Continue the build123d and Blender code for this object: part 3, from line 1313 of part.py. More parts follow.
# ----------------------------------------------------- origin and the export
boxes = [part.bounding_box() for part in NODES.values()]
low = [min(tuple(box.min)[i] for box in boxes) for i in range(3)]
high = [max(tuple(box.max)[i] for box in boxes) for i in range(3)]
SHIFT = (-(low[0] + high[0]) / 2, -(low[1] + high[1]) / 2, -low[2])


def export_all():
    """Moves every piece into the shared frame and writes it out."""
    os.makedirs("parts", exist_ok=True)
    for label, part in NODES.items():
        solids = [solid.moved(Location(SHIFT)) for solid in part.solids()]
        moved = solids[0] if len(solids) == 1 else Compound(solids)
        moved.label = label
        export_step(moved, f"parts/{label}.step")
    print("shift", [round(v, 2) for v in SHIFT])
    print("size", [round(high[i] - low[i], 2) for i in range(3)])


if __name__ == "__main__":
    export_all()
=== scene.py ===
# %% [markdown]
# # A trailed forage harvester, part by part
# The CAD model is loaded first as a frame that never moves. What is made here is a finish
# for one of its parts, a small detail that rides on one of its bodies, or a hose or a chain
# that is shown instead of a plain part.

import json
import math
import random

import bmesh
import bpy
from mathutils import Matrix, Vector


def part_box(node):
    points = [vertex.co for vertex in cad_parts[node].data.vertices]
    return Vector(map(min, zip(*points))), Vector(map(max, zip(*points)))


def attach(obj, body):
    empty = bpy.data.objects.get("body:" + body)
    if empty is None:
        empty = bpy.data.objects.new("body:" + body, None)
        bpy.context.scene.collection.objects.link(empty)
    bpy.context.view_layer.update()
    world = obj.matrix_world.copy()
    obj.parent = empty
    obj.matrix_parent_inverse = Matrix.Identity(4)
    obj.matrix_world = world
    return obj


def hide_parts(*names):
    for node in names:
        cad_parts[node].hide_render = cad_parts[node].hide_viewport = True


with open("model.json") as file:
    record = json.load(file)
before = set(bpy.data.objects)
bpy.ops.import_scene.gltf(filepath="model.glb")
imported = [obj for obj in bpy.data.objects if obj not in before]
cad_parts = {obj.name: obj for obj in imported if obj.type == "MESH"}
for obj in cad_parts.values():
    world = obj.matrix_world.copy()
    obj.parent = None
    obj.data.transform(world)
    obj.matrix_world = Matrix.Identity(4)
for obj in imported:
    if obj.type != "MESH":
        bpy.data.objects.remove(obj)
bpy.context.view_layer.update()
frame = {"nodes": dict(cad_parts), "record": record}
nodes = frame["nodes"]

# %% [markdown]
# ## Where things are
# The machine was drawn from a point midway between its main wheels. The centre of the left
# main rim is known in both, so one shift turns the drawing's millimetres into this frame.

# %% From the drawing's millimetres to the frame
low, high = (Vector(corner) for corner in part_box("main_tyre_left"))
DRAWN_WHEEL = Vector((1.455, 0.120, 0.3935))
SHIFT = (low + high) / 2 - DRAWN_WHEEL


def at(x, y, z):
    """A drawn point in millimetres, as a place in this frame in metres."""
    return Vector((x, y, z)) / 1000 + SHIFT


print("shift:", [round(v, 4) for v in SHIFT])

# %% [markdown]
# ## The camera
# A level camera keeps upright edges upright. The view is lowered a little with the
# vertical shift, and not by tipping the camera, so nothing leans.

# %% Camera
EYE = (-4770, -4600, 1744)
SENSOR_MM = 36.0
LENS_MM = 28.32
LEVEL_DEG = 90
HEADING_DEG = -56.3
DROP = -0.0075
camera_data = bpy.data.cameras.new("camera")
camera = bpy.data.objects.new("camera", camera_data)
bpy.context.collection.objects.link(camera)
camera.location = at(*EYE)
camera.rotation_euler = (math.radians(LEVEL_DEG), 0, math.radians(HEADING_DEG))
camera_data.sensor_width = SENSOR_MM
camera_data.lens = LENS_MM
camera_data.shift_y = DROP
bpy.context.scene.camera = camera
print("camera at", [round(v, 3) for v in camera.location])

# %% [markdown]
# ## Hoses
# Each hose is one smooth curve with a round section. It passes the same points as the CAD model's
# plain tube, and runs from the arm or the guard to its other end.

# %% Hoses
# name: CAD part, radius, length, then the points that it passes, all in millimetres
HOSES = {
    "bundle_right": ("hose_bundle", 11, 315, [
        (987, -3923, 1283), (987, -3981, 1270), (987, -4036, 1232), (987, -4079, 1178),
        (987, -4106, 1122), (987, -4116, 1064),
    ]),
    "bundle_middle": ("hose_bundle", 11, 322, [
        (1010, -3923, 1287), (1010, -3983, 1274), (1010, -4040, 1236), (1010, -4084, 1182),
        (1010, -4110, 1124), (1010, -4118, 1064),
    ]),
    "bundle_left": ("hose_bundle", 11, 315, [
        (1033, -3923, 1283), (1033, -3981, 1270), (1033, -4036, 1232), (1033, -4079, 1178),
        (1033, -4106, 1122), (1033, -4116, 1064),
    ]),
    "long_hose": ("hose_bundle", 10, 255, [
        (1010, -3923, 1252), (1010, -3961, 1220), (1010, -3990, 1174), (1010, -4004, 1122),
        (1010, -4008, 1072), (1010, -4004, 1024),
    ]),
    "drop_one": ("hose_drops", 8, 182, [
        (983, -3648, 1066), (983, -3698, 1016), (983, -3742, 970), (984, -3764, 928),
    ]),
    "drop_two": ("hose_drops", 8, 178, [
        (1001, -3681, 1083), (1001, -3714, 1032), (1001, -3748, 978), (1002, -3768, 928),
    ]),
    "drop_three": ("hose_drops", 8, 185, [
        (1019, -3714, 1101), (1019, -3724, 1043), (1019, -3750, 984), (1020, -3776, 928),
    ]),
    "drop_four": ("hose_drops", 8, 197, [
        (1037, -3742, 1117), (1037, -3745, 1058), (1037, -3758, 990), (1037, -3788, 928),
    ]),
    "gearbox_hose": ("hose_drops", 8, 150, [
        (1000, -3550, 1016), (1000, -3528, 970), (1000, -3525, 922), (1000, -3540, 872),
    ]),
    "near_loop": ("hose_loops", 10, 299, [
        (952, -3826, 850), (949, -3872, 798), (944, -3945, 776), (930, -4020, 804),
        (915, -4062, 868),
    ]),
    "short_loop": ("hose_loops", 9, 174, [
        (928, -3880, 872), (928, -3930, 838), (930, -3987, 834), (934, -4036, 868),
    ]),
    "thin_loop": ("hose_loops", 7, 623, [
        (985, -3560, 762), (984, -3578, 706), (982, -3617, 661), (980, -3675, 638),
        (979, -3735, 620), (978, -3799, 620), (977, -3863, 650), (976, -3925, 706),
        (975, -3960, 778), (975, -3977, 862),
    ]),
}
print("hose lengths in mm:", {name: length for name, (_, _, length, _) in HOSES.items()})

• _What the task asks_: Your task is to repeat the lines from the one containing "i in range(3)])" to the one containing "obj.parent = None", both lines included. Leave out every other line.

• _Right answer_:
    print("size", [round(high[i] - low[i], 2) for i in range(3)])


if __name__ == "__main__":
    export_all()
=== scene.py ===
# %% [markdown]
# # A trailed forage harvester, part by part
# The CAD model is loaded first as a frame that never moves. What is made here is a finish
# for one of its parts, a small detail that rides on one of its bodies, or a hose or a chain
# that is shown instead of a plain part.

import json
import math
import random

import bmesh
import bpy
from mathutils import Matrix, Vector


def part_box(node):
    points = [vertex.co for vertex in cad_parts[node].data.vertices]
    return Vector(map(min, zip(*points))), Vector(map(max, zip(*points)))


def attach(obj, body):
    empty = bpy.data.objects.get("body:" + body)
    if empty is None:
        empty = bpy.data.objects.new("body:" + body, None)
        bpy.context.scene.collection.objects.link(empty)
    bpy.context.view_layer.update()
    world = obj.matrix_world.copy()
    obj.parent = empty
    obj.matrix_parent_inverse = Matrix.Identity(4)
    obj.matrix_world = world
    return obj


def hide_parts(*names):
    for node in names:
        cad_parts[node].hide_render = cad_parts[node].hide_viewport = True


with open("model.json") as file:
    record = json.load(file)
before = set(bpy.data.objects)
bpy.ops.import_scene.gltf(filepath="model.glb")
imported = [obj for obj in bpy.data.objects if obj not in before]
cad_parts = {obj.name: obj for obj in imported if obj.type == "MESH"}
for obj in cad_parts.values():
    world = obj.matrix_world.copy()
    obj.parent = None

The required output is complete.